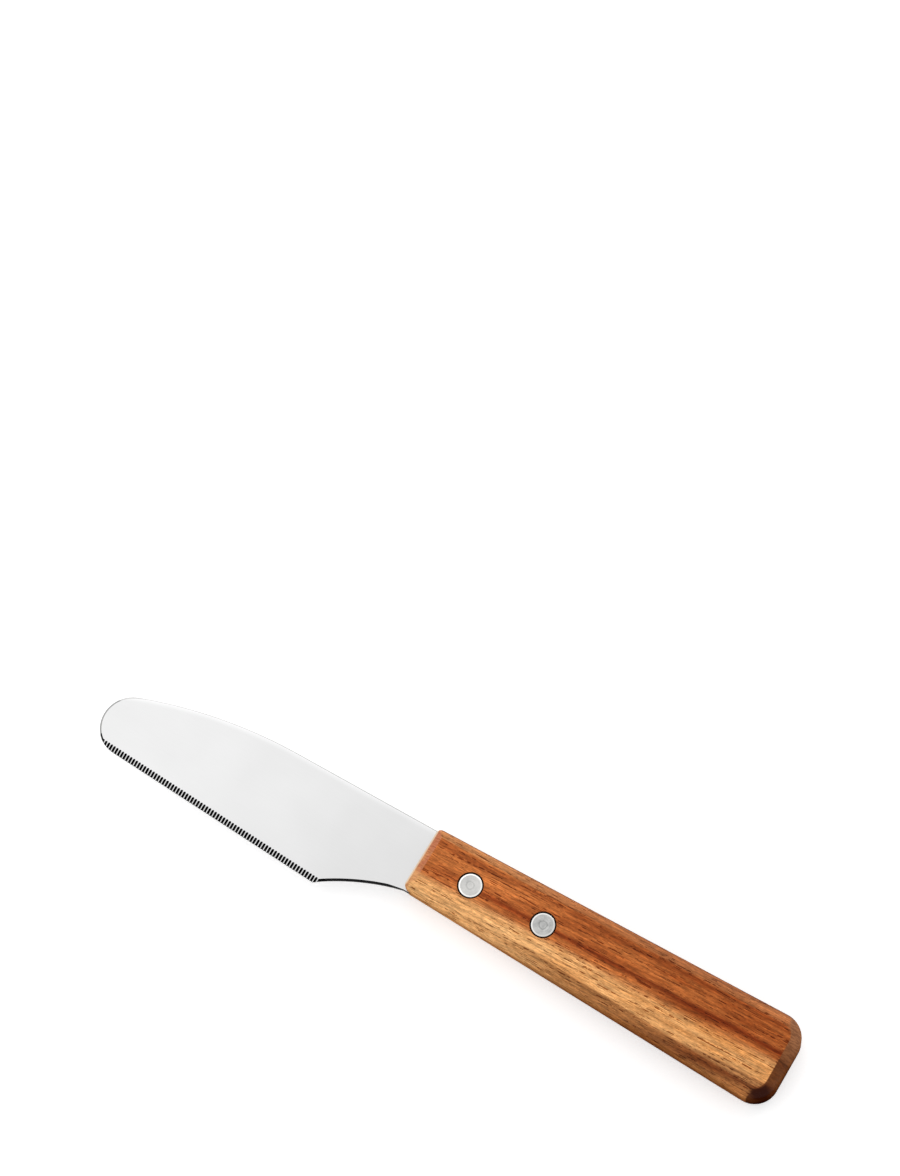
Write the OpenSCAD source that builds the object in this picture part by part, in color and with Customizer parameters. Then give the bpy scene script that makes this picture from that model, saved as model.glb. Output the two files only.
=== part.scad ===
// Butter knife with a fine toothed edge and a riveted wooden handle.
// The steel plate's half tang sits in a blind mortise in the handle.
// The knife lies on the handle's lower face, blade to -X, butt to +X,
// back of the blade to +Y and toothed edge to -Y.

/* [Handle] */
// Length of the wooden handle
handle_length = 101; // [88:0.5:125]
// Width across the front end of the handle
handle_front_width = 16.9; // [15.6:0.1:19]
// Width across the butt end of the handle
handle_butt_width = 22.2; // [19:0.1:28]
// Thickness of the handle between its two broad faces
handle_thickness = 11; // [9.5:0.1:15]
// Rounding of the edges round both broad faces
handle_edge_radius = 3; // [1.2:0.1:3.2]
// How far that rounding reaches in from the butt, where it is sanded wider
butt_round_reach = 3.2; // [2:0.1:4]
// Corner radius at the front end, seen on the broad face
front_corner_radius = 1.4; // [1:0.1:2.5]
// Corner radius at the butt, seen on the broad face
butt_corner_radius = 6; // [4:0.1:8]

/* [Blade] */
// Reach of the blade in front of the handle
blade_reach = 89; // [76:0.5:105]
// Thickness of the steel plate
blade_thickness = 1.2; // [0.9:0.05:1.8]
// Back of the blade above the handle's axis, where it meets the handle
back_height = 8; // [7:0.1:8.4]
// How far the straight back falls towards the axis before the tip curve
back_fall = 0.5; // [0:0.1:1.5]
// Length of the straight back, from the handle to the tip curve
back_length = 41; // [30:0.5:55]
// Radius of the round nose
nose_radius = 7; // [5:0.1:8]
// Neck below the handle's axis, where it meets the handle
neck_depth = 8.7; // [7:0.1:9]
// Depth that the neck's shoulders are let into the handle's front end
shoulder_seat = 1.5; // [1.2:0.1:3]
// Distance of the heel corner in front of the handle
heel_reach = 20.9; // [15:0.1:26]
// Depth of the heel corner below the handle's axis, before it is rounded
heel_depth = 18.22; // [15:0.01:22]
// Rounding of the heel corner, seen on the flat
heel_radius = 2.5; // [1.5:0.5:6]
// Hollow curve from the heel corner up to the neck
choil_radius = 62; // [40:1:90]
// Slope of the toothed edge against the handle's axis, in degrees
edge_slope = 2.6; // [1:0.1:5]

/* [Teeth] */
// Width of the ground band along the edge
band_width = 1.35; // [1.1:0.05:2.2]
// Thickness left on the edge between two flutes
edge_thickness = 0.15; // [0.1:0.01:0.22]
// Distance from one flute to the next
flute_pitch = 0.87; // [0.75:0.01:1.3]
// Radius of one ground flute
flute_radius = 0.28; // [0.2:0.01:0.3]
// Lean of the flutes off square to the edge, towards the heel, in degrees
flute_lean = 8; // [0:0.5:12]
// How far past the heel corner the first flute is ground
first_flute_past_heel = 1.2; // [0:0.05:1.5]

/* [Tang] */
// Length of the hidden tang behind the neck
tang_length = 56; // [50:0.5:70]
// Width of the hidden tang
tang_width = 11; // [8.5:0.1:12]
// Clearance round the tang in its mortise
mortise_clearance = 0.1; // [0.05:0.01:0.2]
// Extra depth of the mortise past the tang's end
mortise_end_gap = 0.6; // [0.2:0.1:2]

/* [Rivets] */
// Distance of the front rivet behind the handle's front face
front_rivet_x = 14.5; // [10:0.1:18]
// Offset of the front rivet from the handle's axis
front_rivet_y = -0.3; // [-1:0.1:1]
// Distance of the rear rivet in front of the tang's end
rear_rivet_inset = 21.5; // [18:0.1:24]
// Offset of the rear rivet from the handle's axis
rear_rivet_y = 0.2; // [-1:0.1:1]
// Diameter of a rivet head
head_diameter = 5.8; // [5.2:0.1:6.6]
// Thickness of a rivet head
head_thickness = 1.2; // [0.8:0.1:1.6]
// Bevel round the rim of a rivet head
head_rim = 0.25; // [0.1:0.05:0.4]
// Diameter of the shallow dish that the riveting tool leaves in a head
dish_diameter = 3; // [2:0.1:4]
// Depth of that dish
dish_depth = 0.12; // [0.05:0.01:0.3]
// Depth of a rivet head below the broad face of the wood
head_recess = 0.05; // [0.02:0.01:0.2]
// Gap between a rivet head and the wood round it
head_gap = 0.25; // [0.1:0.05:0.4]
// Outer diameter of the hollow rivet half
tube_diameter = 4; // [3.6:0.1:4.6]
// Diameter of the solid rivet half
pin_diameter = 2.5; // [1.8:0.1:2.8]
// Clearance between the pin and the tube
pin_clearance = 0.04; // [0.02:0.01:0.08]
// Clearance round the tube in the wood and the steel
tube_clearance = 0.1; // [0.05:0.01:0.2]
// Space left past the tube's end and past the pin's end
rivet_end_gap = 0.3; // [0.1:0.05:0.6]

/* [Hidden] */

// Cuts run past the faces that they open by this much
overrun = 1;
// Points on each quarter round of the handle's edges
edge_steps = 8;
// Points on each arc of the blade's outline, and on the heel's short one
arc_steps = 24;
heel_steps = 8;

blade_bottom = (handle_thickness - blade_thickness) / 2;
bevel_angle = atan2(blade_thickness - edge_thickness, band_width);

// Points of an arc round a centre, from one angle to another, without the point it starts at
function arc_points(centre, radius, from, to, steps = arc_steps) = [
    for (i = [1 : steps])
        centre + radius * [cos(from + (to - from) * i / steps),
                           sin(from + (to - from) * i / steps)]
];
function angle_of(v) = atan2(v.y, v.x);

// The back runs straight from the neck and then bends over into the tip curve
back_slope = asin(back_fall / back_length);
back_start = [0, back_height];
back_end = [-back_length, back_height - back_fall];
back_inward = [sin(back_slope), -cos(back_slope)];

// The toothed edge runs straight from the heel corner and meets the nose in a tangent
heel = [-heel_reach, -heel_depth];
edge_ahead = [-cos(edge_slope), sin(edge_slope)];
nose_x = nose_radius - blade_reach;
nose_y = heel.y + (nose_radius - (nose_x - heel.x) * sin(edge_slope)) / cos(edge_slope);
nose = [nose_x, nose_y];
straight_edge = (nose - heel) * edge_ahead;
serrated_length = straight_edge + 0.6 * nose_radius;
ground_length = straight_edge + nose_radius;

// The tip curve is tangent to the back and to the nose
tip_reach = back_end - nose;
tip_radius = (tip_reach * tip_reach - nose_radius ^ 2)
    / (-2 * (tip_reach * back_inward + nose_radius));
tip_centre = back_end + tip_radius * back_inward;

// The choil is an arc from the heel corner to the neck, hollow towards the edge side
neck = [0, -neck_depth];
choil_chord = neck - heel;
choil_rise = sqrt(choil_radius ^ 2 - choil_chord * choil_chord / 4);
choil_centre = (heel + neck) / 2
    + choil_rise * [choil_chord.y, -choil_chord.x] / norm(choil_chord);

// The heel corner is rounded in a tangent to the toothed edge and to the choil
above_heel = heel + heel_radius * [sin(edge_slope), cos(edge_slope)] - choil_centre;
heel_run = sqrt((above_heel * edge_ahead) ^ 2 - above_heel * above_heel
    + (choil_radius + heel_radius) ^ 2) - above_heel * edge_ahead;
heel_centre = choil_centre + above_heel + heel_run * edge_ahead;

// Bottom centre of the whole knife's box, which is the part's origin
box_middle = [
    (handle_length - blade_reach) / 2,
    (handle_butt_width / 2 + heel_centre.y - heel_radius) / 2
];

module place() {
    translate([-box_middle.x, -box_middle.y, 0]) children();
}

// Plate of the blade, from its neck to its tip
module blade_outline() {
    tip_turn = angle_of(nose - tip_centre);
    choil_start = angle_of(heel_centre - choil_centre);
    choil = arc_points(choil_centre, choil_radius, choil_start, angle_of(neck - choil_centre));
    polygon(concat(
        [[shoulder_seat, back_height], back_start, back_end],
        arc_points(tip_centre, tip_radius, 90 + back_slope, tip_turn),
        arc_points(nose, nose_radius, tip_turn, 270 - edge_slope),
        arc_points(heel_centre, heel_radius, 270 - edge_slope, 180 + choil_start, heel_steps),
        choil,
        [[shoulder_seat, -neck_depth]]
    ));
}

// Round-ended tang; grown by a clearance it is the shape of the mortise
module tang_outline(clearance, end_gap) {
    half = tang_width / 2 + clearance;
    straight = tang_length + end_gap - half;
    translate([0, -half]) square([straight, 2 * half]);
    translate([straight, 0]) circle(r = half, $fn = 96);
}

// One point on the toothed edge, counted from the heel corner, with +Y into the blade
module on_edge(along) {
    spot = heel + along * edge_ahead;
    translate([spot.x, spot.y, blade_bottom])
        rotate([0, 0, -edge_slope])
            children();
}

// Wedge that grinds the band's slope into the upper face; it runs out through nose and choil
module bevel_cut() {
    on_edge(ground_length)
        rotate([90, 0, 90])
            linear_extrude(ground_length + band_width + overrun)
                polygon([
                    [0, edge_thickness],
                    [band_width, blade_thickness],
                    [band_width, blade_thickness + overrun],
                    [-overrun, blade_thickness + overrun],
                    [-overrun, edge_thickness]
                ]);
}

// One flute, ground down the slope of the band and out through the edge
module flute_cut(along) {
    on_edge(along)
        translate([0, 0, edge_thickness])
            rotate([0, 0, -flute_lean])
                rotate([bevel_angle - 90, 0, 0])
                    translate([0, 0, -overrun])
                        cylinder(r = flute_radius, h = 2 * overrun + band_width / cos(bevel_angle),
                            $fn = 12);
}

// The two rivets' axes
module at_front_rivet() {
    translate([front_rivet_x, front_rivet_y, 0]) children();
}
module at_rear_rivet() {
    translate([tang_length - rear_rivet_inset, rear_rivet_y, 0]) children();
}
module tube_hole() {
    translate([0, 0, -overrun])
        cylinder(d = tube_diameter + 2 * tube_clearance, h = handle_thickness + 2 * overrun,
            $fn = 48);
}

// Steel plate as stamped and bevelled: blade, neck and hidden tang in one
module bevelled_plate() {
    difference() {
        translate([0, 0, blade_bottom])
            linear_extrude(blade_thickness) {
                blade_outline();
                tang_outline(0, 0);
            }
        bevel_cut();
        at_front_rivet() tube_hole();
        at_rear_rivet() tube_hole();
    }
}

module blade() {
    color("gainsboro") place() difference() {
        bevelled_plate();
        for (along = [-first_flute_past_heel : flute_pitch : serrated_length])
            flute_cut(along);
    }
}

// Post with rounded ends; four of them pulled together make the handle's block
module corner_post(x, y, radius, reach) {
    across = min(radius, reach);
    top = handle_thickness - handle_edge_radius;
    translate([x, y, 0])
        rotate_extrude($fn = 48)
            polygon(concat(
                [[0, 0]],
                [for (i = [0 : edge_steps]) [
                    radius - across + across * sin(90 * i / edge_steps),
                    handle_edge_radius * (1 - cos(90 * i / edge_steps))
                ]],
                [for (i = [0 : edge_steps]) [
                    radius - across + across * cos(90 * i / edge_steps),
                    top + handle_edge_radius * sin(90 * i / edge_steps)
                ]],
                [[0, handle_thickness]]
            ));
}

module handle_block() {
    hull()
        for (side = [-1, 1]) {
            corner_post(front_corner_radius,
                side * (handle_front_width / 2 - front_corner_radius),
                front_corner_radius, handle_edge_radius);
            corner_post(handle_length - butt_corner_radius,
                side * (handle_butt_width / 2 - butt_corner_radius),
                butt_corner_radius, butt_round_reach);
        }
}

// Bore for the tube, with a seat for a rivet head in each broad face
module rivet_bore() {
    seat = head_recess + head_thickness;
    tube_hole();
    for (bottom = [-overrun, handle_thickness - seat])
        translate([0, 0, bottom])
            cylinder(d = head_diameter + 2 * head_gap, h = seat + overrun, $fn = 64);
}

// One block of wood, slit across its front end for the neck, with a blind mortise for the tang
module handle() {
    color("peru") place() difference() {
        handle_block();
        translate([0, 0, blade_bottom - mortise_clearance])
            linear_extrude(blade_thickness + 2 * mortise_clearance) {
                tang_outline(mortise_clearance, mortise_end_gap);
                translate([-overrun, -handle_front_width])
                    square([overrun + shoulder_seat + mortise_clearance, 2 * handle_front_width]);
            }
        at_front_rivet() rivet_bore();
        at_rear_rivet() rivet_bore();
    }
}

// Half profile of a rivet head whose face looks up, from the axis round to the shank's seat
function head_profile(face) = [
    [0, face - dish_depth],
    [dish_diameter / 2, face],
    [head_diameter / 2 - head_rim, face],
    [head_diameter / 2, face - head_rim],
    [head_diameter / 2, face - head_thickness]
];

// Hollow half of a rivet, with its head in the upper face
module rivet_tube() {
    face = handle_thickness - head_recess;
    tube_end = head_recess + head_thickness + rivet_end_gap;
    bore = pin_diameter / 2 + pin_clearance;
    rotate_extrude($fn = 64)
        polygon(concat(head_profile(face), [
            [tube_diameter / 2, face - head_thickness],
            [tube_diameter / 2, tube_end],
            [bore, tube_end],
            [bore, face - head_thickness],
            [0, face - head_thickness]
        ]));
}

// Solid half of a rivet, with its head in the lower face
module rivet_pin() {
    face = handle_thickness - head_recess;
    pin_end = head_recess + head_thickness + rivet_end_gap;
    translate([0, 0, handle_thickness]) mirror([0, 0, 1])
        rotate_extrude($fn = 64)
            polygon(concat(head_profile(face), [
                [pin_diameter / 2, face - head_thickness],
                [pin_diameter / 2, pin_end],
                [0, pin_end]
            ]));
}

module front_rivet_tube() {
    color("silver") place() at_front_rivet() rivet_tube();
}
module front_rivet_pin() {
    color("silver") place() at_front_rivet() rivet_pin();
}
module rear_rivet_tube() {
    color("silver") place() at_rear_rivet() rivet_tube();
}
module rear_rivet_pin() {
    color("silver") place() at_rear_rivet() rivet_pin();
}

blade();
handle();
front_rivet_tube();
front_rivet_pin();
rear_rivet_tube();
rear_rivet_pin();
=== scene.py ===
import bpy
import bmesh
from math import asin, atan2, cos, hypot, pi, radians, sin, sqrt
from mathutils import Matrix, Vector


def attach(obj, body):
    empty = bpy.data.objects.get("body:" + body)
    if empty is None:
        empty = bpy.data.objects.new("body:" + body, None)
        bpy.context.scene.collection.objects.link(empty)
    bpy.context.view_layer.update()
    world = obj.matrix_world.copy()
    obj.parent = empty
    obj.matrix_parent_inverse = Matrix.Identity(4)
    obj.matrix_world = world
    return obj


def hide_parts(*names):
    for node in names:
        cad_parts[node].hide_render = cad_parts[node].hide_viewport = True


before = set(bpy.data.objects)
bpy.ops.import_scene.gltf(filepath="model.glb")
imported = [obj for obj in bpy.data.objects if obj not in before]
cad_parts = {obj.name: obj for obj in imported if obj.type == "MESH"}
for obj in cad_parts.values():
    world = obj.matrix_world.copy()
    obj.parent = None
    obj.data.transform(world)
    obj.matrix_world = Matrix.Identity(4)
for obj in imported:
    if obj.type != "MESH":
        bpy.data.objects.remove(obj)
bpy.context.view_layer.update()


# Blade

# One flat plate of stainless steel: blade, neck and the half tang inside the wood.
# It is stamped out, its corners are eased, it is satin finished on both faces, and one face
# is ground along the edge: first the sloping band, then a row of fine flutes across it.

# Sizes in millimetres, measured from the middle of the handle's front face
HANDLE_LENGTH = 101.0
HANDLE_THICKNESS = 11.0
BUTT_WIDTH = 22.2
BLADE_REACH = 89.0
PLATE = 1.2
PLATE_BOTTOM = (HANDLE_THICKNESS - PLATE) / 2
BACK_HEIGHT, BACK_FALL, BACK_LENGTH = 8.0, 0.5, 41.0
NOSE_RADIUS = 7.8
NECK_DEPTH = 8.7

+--

OBJECTIVE -> Write out the lines above from the one containing "obj.parent = empty" through the last, exactly as they are.

THE RESPONSE ->
    obj.parent = empty
    obj.matrix_parent_inverse = Matrix.Identity(4)
    obj.matrix_world = world
    return obj


def hide_parts(*names):
    for node in names:
        cad_parts[node].hide_render = cad_parts[node].hide_viewport = True


before = set(bpy.data.objects)
bpy.ops.import_scene.gltf(filepath="model.glb")
imported = [obj for obj in bpy.data.objects if obj not in before]
cad_parts = {obj.name: obj for obj in imported if obj.type == "MESH"}
for obj in cad_parts.values():
    world = obj.matrix_world.copy()
    obj.parent = None
    obj.data.transform(world)
    obj.matrix_world = Matrix.Identity(4)
for obj in imported:
    if obj.type != "MESH":
        bpy.data.objects.remove(obj)
bpy.context.view_layer.update()


# Blade

# One flat plate of stainless steel: blade, neck and the half tang inside the wood.
# It is stamped out, its corners are eased, it is satin finished on both faces, and one face
# is ground along the edge: first the sloping band, then a row of fine flutes across it.

# Sizes in millimetres, measured from the middle of the handle's front face
HANDLE_LENGTH = 101.0
HANDLE_THICKNESS = 11.0
BUTT_WIDTH = 22.2
BLADE_REACH = 89.0
PLATE = 1.2
PLATE_BOTTOM = (HANDLE_THICKNESS - PLATE) / 2
BACK_HEIGHT, BACK_FALL, BACK_LENGTH = 8.0, 0.5, 41.0
NOSE_RADIUS = 7.8
NECK_DEPTH = 8.7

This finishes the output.